Where part 3 should equal RPM_A, strangely I receive the proper result, I do not understand what is different between the two approaches, mathematically they are the same but through arduino it is different. newposition and oldposition are variable long, newtimeA & oldtimeA are unsigned long, and RPM_A, part1,part2,part3 are double.

In your equation:

RPM_A = (60*(newpositionA - oldpositionA) * 1000) /((newtimeA-oldtimeA)*16*2);

how is RMP_A defined? If newpositionA - oldpositionA is as small as 1, the numerator for the expression will overflow an int. I'm pretty sure the variable needs to be a long. I'm only guessing since you didn't post your code.

edit:

I see now that you have it as a long. If RPM_A is a double, which is not supported by the Arduino IDE, change it to a float. Also, by default, the compiler will treat numeric constants as int. Try:

RPM_A =(float) (60.0 * (newpositionA - oldpositionA) * 1000.0) /((newtimeA-oldtimeA)*32.0);

and see what happens.

You can do all kind of in-between-calculations.
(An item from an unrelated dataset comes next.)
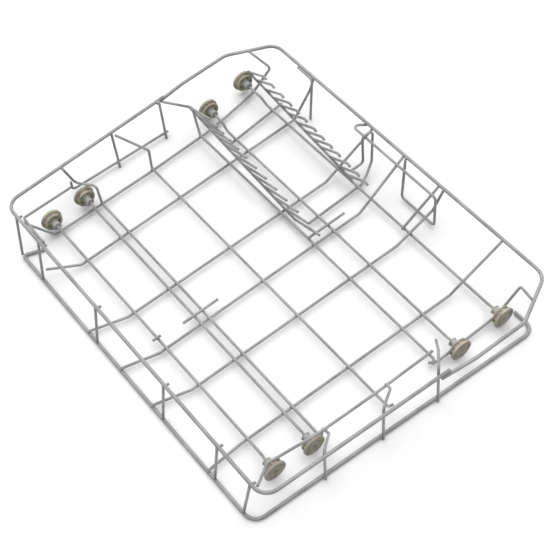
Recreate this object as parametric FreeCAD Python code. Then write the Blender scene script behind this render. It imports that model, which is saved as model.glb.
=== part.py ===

The compiler will make the same code.

// multiply by 60 because ... ?
// multiply by 1000 because ... ?
long t1 = 60L * 1000L *(newpositionA - oldpositionA);
// multiply by 16 because ... ?
// multiply by 2 because ... ?
long t2 =16L * 2L * (newtimeA-oldtimeA);
// Calculate the rpm
RPM_A = (float) t1 / (float) t2;

Jmok:
I do not understand what is different between the two approaches, mathematically they are the same but through arduino it is different.

Not different in the Arduino, but different to the compiler. When different variable types are mixed, the compiler sometimes make a bad guess on how to handle the overall calculation. Keep in mind that numbers like "60" are constants and usually, the compiler will treat them as an integer (int). So you're mixing ints, longs, and floats (double doesn't exist in AVR).

As already suggested:

  1. Keep the intermediate steps. They'll likely get optimized out. Personally this is my method because it allows me to visually see the variable types and their expected results when I scan through the code.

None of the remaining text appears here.